Examine the material below. Gather every line in which the string "picture" appears.
**** Supplied records ****
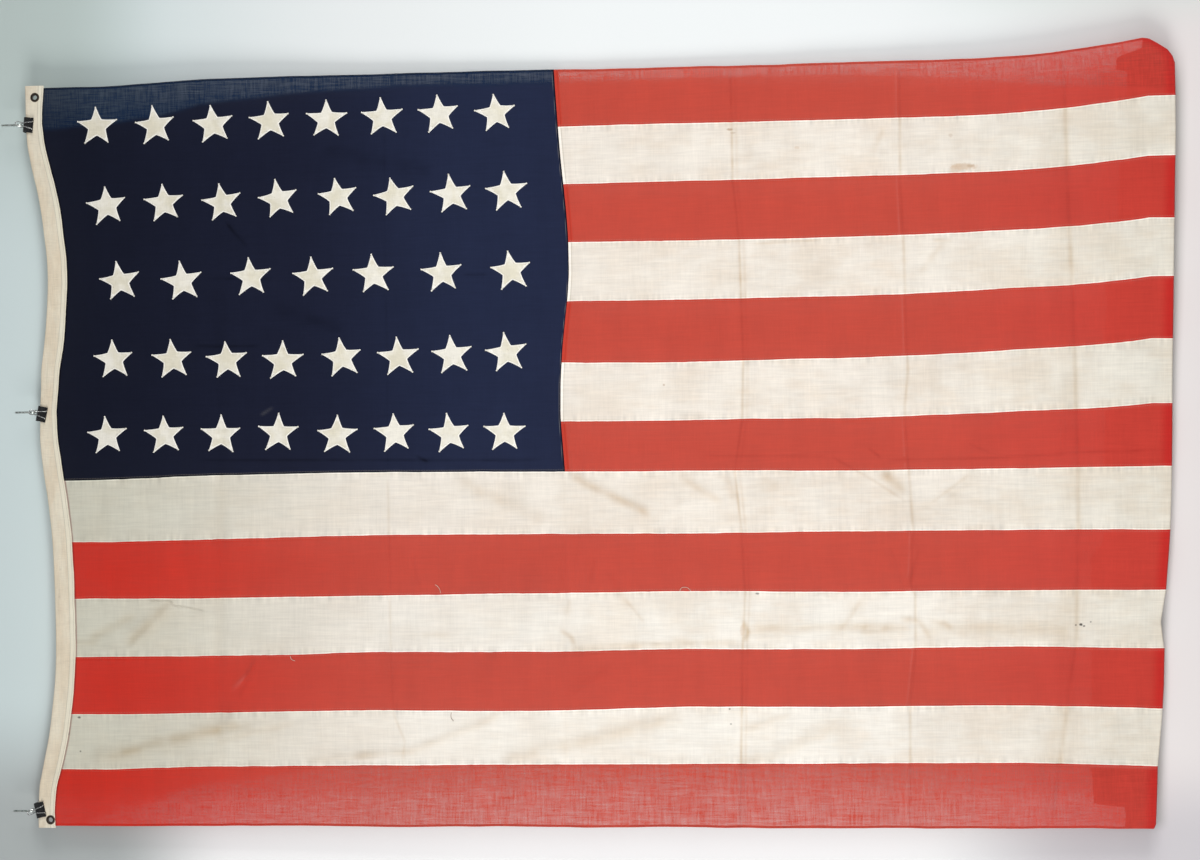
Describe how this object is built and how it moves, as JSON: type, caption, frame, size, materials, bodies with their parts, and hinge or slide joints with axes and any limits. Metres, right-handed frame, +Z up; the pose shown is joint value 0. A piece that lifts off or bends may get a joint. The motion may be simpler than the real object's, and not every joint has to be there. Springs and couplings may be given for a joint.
{
  "type": "flag hung from clips and hooks",
  "caption": "Old stars and stripes flag of wool bunting, hung straight down by its canvas heading from binder clips on wall hooks, with its torn fly end turned back behind.",
  "frame": {"origin": "centre of the middle hook's flat end, where it leaves the wall", "axes": "+Z up, +Y from the flag into the wall that it hangs on, +X to the viewer's right, the side of the canton"},
  "size_m": [1.5595, 0.0753, 2.3705],
  "materials": {
    "red_bunting": "matte, open plain weave",
    "white_bunting": "matte, open plain weave, yellowed",
    "blue_bunting": "matte, open plain weave",
    "heading_canvas": "matte cotton canvas, soiled",
    "grommet_brass": "tarnished",
    "clip_enamel": "gloss black enamel",
    "bright_steel": "bright nickel plate"
  },
  "bodies": {
    "root": {"canton": "blue_bunting", "stripe_01": "red_bunting", "stripe_02": "white_bunting", "stripe_03": "red_bunting", "stripe_04": "white_bunting", "stripe_05": "red_bunting", "stripe_06": "white_bunting", "stripe_07": "red_bunting", "stripe_08": "white_bunting", "stripe_09": "red_bunting", "stripe_10": "white_bunting", "stripe_11": "red_bunting", "stripe_12": "white_bunting", "stripe_13": "red_bunting", "heading": "heading_canvas", "grommet_1": "grommet_brass", "grommet_2": "grommet_brass", "clip_1": "clip_enamel", "clip_1_handle_front": "bright_steel", "clip_1_handle_back": "bright_steel", "hook_1": "bright_steel", "clip_2": "clip_enamel", "clip_2_handle_front": "bright_steel", "clip_2_handle_back": "bright_steel", "hook_2": "bright_steel", "clip_3": "clip_enamel", "clip_3_handle_front": "bright_steel", "clip_3_handle_back": "bright_steel", "hook_3": "bright_steel"}
  },
  "joints": []
}
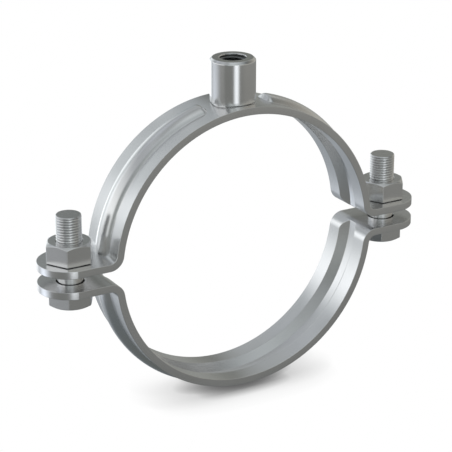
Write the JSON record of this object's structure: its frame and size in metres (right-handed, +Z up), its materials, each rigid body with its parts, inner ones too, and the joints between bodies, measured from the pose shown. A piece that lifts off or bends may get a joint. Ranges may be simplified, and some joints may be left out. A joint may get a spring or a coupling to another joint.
{
  "type": "pipe hanger",
  "caption": "Bolted split-ring pipe hanger of beaded steel strap, with a threaded boss on top that hangs it from a ceiling rod.",
  "frame": {"origin": "centre of the ring: on the pipe's axis, half way along the strap's width and in the middle of the gap between the ears", "axes": "+Y along the pipe, +X towards the right ear as the picture shows it, +Z up along the hanging rod"},
  "size_m": [0.1682, 0.025, 0.1357],
  "materials": {
    "strap": "bright zinc plate, satin",
    "boss": "bright zinc plate over a turned surface",
    "fastener": "bright zinc plate, satin"
  },
  "bodies": {
    "upper_half": {"upper_band": "strap", "threaded_boss": "boss"},
    "lower_half": {"lower_band": "strap", "bolt_left": "fastener", "bolt_right": "fastener"},
    "left_nut": {"nut_left": "fastener"},
    "right_nut": {"nut_right": "fastener"}
  },
  "joints": [
    {"name": "left_nut_turn", "type": "hinge", "parent": "upper_half", "child": "left_nut", "pos_m": [-0.0714, 0, 0.0057], "axis": [0, 0, -1], "range_deg": [-3601, 1909]},
    {"name": "right_nut_turn", "type": "hinge", "parent": "upper_half", "child": "right_nut", "pos_m": [0.0714, 0, 0.0057], "axis": [0, 0, -1], "range_deg": [-3601, 1909]},
    {"name": "lower_half_slide", "type": "slide", "parent": "upper_half", "child": "lower_half", "axis": [0, 0, 1], "range_m": [-0.01, 0.0053]}
  ],
  "couplings": [
    {"joint": "left_nut_turn", "follows": "lower_half_slide", "rad_per_m": 6283.2},
    {"joint": "right_nut_turn", "follows": "lower_half_slide", "rad_per_m": 6283.2}
  ]
}
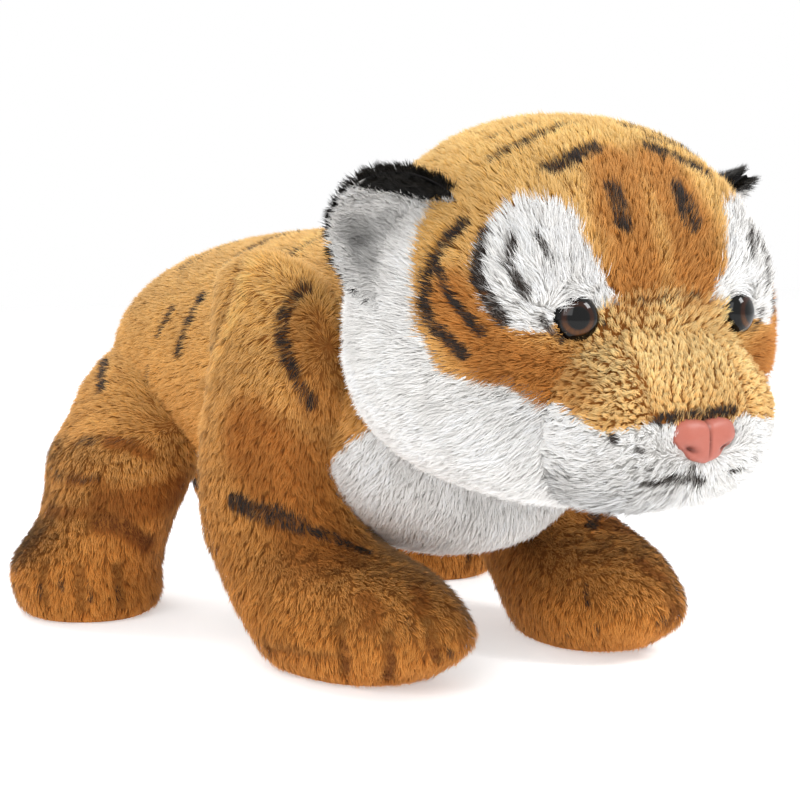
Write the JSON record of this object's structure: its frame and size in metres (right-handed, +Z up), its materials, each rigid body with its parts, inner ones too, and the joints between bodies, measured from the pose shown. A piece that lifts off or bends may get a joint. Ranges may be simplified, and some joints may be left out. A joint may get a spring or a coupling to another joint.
{
  "type": "plush tiger",
  "caption": "Stuffed tiger cub standing on four paws, head held low, with long striped pile, white cheeks and chest, round ears, glossy eyes and a moulded nose.",
  "frame": {"origin": "on the floor under the middle of the toy's box, level with the paw soles", "axes": "-Y is where the snout points, +Z is up, and +X is the toy's own left side"},
  "size_m": [0.2828, 0.4598, 0.243],
  "materials": {
    "tan_plush": "long orange tan pile with blackish stripes",
    "white_plush": "long white pile",
    "black_plush": "short black pile",
    "stuffing": "loose polyester fibre",
    "eye_plastic": "glossy, dark brown",
    "eye_lens": "glossy dome, amber with a black pupil",
    "nose_plastic": "satin pink, moulded",
    "washer_plastic": "natural, moulded"
  },
  "bodies": {
    "torso": {"torso_side_left": "tan_plush", "torso_side_right": "tan_plush", "torso_belly": "white_plush", "torso_stuffing": "stuffing"},
    "neck": {"neck_band": "tan_plush", "neck_stuffing": "stuffing"},
    "head": {"head_crown": "tan_plush", "head_throat": "white_plush", "head_cheek_left": "tan_plush", "head_cheek_right": "tan_plush", "head_ruff_left": "white_plush", "head_ruff_right": "white_plush", "eye_patch_left": "white_plush", "eye_patch_right": "white_plush", "head_stuffing": "stuffing", "eye_left_lens": "eye_lens", "eye_left_back": "eye_plastic", "eye_left_washer": "washer_plastic", "eye_right_lens": "eye_lens", "eye_right_back": "eye_plastic", "eye_right_washer": "washer_plastic", "muzzle_bridge": "tan_plush", "muzzle_side_left": "tan_plush", "muzzle_side_right": "tan_plush", "lip_left": "white_plush", "lip_right": "white_plush", "muzzle_stuffing": "stuffing", "nose": "nose_plastic", "nose_washer": "washer_plastic"},
    "ear_left": {"ear_front_left": "white_plush", "ear_back_left": "black_plush"},
    "ear_right": {"ear_front_right": "white_plush", "ear_back_right": "black_plush"},
    "tail_base": {"tail_base_skin": "tan_plush", "tail_base_stuffing": "stuffing"},
    "tail_end": {"tail_end_skin": "tan_plush", "tail_tip": "black_plush", "tail_end_stuffing": "stuffing"},
    "front_leg_left": {"front_leg_left_skin": "tan_plush", "front_leg_left_stuffing": "stuffing", "front_leg_left_sole": "tan_plush"},
    "front_leg_right": {"front_leg_right_skin": "tan_plush", "front_leg_right_stuffing": "stuffing", "front_leg_right_sole": "tan_plush"},
    "hind_leg_left": {"hind_leg_left_skin": "tan_plush", "hind_leg_left_stuffing": "stuffing", "hind_leg_left_sole": "tan_plush"},
    "hind_leg_right": {"hind_leg_right_skin": "tan_plush", "hind_leg_right_stuffing": "stuffing", "hind_leg_right_sole": "tan_plush"}
  },
  "joints": [
    {"name": "head_turn", "type": "hinge", "parent": "torso", "child": "neck", "pos_m": [0, -0.083, 0.14], "axis": [0, 0, 1], "range_deg": [-12, 12], "stiffness_Nm_per_rad": 4},
    {"name": "head_nod", "type": "hinge", "parent": "neck", "child": "head", "pos_m": [0, -0.083, 0.14], "axis": [1, 0, 0], "range_deg": [-10, 10], "stiffness_Nm_per_rad": 4},
    {"name": "ear_fold_left", "type": "hinge", "parent": "head", "child": "ear_left", "pos_m": [0.07629, -0.13886, 0.18705], "axis": [-0.4381, -0.5372, 0.7207], "range_deg": [-15, 15], "stiffness_Nm_per_rad": 0.05},
    {"name": "ear_fold_right", "type": "hinge", "parent": "head", "child": "ear_right", "pos_m": [-0.07629, -0.13886, 0.18705], "axis": [0.4381, -0.5372, 0.7207], "range_deg": [-15, 15], "stiffness_Nm_per_rad": 0.05},
    {"name": "front_leg_swing_left", "type": "hinge", "parent": "torso", "child": "front_leg_left", "pos_m": [0.072, -0.027, 0.115], "axis": [1, 0, 0], "range_deg": [-12, 12], "stiffness_Nm_per_rad": 2},
    {"name": "front_leg_swing_right", "type": "hinge", "parent": "torso", "child": "front_leg_right", "pos_m": [-0.072, -0.027, 0.115], "axis": [1, 0, 0], "range_deg": [-12, 12], "stiffness_Nm_per_rad": 2},
    {"name": "hind_leg_swing_left", "type": "hinge", "parent": "torso", "child": "hind_leg_left", "pos_m": [0.0688, 0.138, 0.098], "axis": [1, 0, 0], "range_deg": [-12, 12], "stiffness_Nm_per_rad": 2},
    {"name": "hind_leg_swing_right", "type": "hinge", "parent": "torso", "child": "hind_leg_right", "pos_m": [-0.0688, 0.138, 0.098], "axis": [1, 0, 0], "range_deg": [-12, 12], "stiffness_Nm_per_rad": 2},
    {"name": "tail_lift", "type": "hinge", "parent": "torso", "child": "tail_base", "pos_m": [0, 0.185, 0.15], "axis": [1, 0, 0], "range_deg": [-5, 25], "stiffness_Nm_per_rad": 0.3},
    {"name": "tail_swing", "type": "hinge", "parent": "tail_base", "child": "tail_end", "pos_m": [0.0053, 0.21914, 0.0877], "axis": [0, 1, 0], "range_deg": [-20, 20], "stiffness_Nm_per_rad": 0.1}
  ]
}
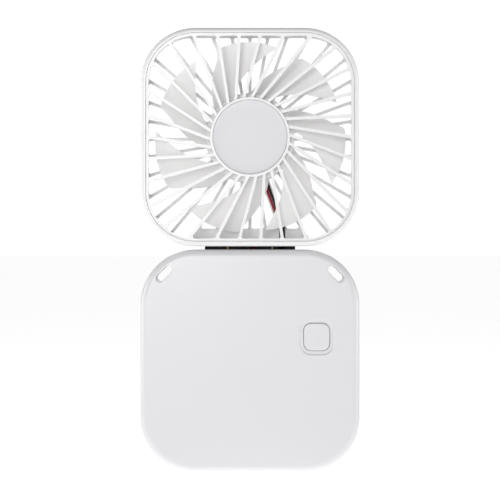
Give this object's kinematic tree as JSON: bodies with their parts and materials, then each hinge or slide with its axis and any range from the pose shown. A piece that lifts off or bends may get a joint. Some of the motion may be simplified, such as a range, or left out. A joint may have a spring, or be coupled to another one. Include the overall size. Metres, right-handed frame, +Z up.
{
  "type": "handheld electric fan",
  "caption": "Folding pocket fan: square guarded fan head hinged at the back to a square battery handle with one push button.",
  "frame": {"origin": "middle of the bounding box's bottom face, which is the handle's bottom edge", "axes": "+Z up from the handle to the fan head, -Y out of the front grille and the button, +X to the right seen from the front"},
  "size_m": [0.088, 0.021, 0.1783],
  "materials": {
    "white_shell": "moulded gloss white plastic",
    "white_grille": "moulded gloss white plastic",
    "white_impeller": "moulded white plastic",
    "white_button": "moulded gloss white plastic",
    "cap_grey": "satin light grey plastic",
    "hinge_black": "moulded black nylon",
    "steel": "plain steel",
    "zinc_screw": "zinc plated steel",
    "bronze": "sintered bronze",
    "copper": "enamelled copper wire",
    "lamination": "varnished steel laminations",
    "magnet": "bonded ferrite magnet",
    "board_green": "circuit board with green solder mask",
    "chip_black": "moulded chip case",
    "ceramic_tan": "ceramic capacitors",
    "connector_white": "natural nylon wire header",
    "wire_red": "red wire insulation",
    "wire_black": "black wire insulation",
    "cell_foil": "aluminium laminate pouch",
    "foam_black": "closed cell foam",
    "nickel": "nickel plated steel",
    "led_clear": "clear moulded plastic"
  },
  "bodies": {
    "handle": {"handle_front_cover": "white_shell", "handle_rear_cover": "white_shell", "hinge_handle_bracket": "hinge_black", "hinge_handle_screws": "zinc_screw", "hinge_washer_left": "bronze", "hinge_washer_right": "bronze", "motor_wire_red_handle": "wire_red", "motor_wire_black_handle": "wire_black", "battery_wire_red": "wire_red", "battery_wire_black": "wire_black", "control_board": "board_green", "board_screws": "zinc_screw", "switch_case": "chip_black", "usb_socket_shell": "nickel", "usb_socket_tongue": "chip_black", "motor_connector": "connector_white", "battery_connector": "connector_white", "boost_inductor": "magnet", "charger_chip": "chip_black", "controller_chip": "chip_black", "board_capacitors": "ceramic_tan", "charge_led": "led_clear", "led_light_pipe": "led_clear", "battery_cell": "cell_foil", "battery_protection_board": "board_green", "battery_foam_pad": "foam_black", "cover_screws": "zinc_screw"},
    "head": {"head_rear_shell": "white_shell", "front_grille": "white_grille", "centre_cap": "cap_grey", "hinge_head_bracket": "hinge_black", "hinge_head_screws": "zinc_screw", "hinge_pin": "steel", "hinge_wire_tube": "steel", "motor_wire_red_head": "wire_red", "motor_wire_black_head": "wire_black", "bearing_tube": "white_impeller", "sleeve_bearing": "bronze", "stator_core": "lamination", "stator_coils": "copper", "motor_board": "board_green"},
    "impeller": {"impeller": "white_impeller", "rotor_yoke": "steel", "magnet_ring": "magnet", "motor_shaft": "steel", "shaft_clip": "connector_white"},
    "button": {"power_button": "white_button"},
    "plunger": {"switch_plunger": "chip_black"}
  },
  "joints": [
    {"name": "head_fold", "type": "hinge", "parent": "handle", "child": "head", "pos_m": [0, 0.0069, 0.09015], "axis": [-1, 0, 0], "range_deg": [0, 180]},
    {"name": "impeller_spin", "type": "hinge", "parent": "head", "child": "impeller", "pos_m": [0, 0, 0.13455], "axis": [0, 1, 0], "continuous": true},
    {"name": "button_press", "type": "slide", "parent": "handle", "child": "button", "axis": [0, 1, 0], "range_m": [0, 0.00035], "stiffness_N_per_m": 2000, "springref_m": -0.0001},
    {"name": "plunger_travel", "type": "slide", "parent": "handle", "child": "plunger", "axis": [0, 1, 0], "range_m": [0, 0.00035]}
  ],
  "couplings": [
    {"joint": "plunger_travel", "follows": "button_press", "ratio": 1}
  ]
}
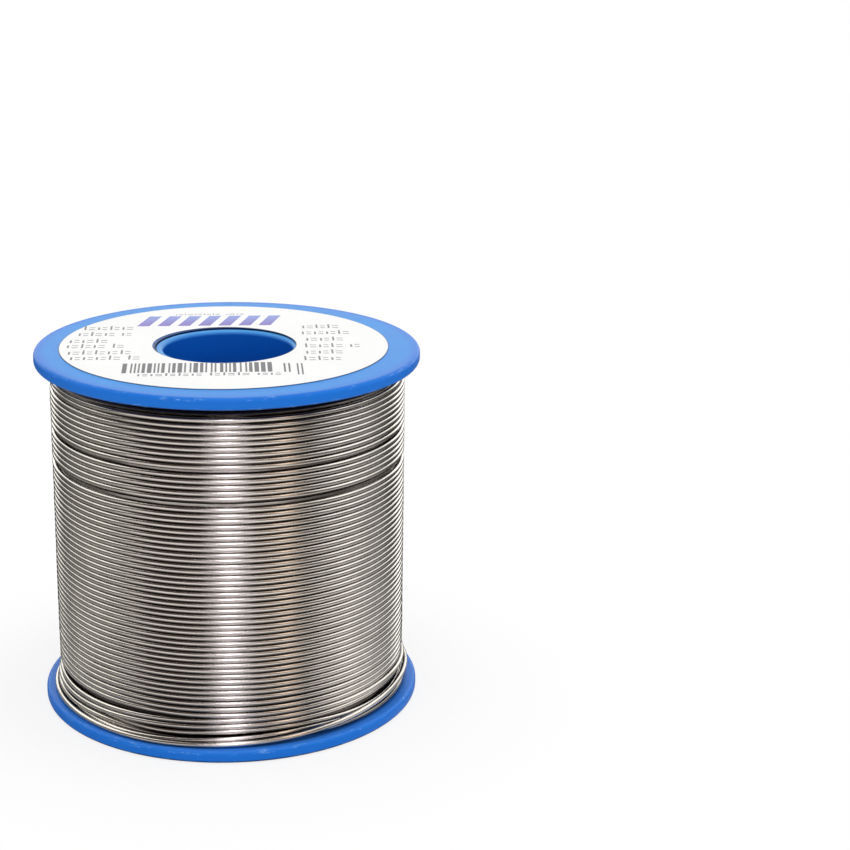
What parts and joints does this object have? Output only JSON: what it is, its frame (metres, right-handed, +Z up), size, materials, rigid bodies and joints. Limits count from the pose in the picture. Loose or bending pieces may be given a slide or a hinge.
****
## Written answer
  "frame": {"origin": "centre of the ring: on the pipe's axis, half way along the strap's width and in the middle of the gap between the ears", "axes": "+Y along the pipe, +X towards the right ear as the picture shows it, +Z up along the hanging rod"},
What parts and joints does this object have? Output only JSON: what it is, its frame (metres, right-handed, +Z up), size, materials, rigid bodies and joints. Limits count from the pose in the picture. Loose or bending pieces may be given a slide or a hinge.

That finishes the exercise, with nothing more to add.